The petition has already gained ground with more than 200 signatures.

"It exceeded my expectations already. It's going on 300 signatures right now, and who knows, the sky is the limit. I'm hoping to get a thousand or more," said Knappenberger.

Dominion has been making a lot of headway toward construction. The company have approval to survey 89 percent of the proposed route, of which they've surveyed 85 percent. State courts have been ruling in favor of survey access.

Route modifications have also been made in certain areas, like around a drinking well in Augusta County, or changing the route around the James River in Nelson and Buckingham counties.

Knappenberger plans to take the petition to the Charlottesville City Council and the Albemarle County Board of Supervisors.

"This will be a new step forward especially with the Democratic Party. We've tried and we've failed to get the attention of the governor. Governor McAuliffe has been deaf to this issue for us," said Knappenberger.

His plan is to start locally and hope the idea spreads to other areas where the pipeline is proposed, but it has not been all easy.

"There was a little bit of blowback from communities in West Virginia and Southwest Virginia that thought we were being a little elitist in saying 'We don't want the pipeline here, but it's okay to be there.' That's not what we're saying. We really don't want the pipelines anywhere. We think that things like this can be a nail in the coffin of this pipeline construction," said Knappenberger.

Dominion originally submitted its energy permit application to the Federal Energy Regulatory Committee in September 2015.

The U.S. Forest Service asked for more information on environmental issues and alternative routes, which Dominion provided.

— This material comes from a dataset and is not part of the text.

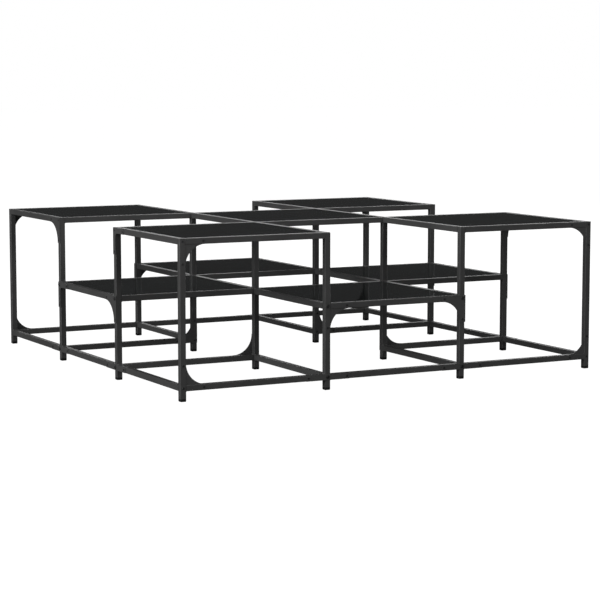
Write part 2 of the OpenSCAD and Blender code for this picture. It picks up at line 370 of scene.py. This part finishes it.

FERC has requested some more information as well, which Dominion will provide within the next few weeks. The federal committee then produces an environmental impact statement.

After this is provided there is a public comment period, then FERC will or will not provide Dominion with a certificate of public convenience and necessity. That will decide whether or not construction will begin. Dominion expects this to happen in late 2016.